Şafii dedi ki: Biz bütün bunları delil olarak alıyoruz. İhramlı olan bir kimse, cünüp olmadığı ve zorunlu olmadığı halde gusl eder, başını yıkar, su ile bedenini ovalar. Hatta bedeninin tamamında değişen taraflarını ovalar ve su ile o değişmeleri giderir.

 

Başını yıkadığı zaman, üzerine suyu boşaltır. Fakat eğer başını cünüplükten dolayı yıkamıyorsa elleri ile başını ovuşturmamasını daha çok severim. Ama yapacak olursa, bunda bir sıkıntı olmayacağını da umarım. Cünüplükten dolayı gusl ediyor ise, başını parmak uçlarının ve ellerinin iç tarafları ile yıkamasını, saçını yumuşak bir şekilde hareket ettirmesini, suyu saçlarının dibine içermesini, ama tırnaklarıyla da kaşımamasını, ondan bir şey koparmaktan çekinmesini müstehab görürüm. Eğer saçını hafif ya da sert bir şekilde hareket ettirip de ellerine bir miktar saç gelecek olursa, ihtiyata uygun olan fidye vermesidir. Fakat saçını kopardığından yahut kendi fiili ile yolduğundan kesin emin olmadıkça, ondan dolayı fidye vermesi vacip değildir. Sakalında da hüküm böyledir. Çünkü saç bazen önceden yolunmuş ve saçlar arasında asılı kalmış olabilir. Ona dokunulunca yahut hareket ettirilince yolunmuş olanları çıkabilir( dökülebilir).

 

Başını sidr ve hatmi ile yıkamaz. Çünkü böyle yaparsa onu taramış olur.

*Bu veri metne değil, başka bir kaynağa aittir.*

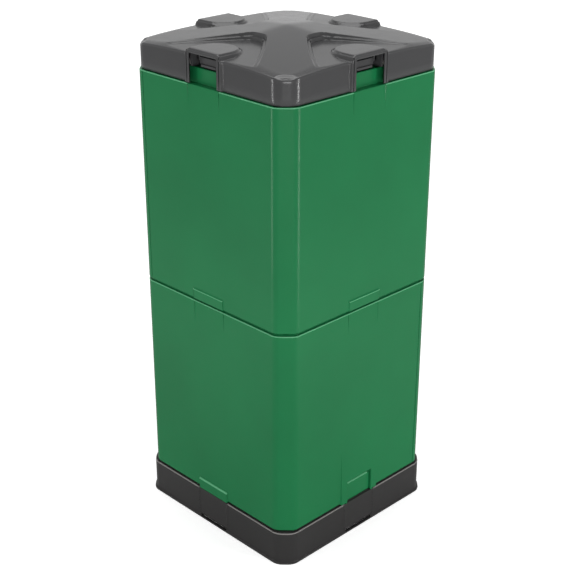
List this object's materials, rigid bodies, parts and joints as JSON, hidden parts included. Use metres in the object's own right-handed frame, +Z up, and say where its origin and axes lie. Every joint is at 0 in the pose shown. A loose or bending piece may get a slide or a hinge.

Şayet bunu yaparsa fidye vermesini müstehab görürüm. Bununla birlikte, bunun vacip olduğunu bilmiyorum. İhramlı bir kimse, eğer başını keçelemiş buluyor ise, başını yumuşatmak maksadıyla birkaç defa suya sokmaz. İhramlı bir kişi, vücudunu, dilerse sert bir şekilde de ovalayabilir. Çünkü bedeninde başında ve sakalında olduğu gibi sakınması gereken saç yoktur. Eğer bedenini ovalamaktan ötürü bir miktar kılı koparacak olursa o zaman fidyesini öder.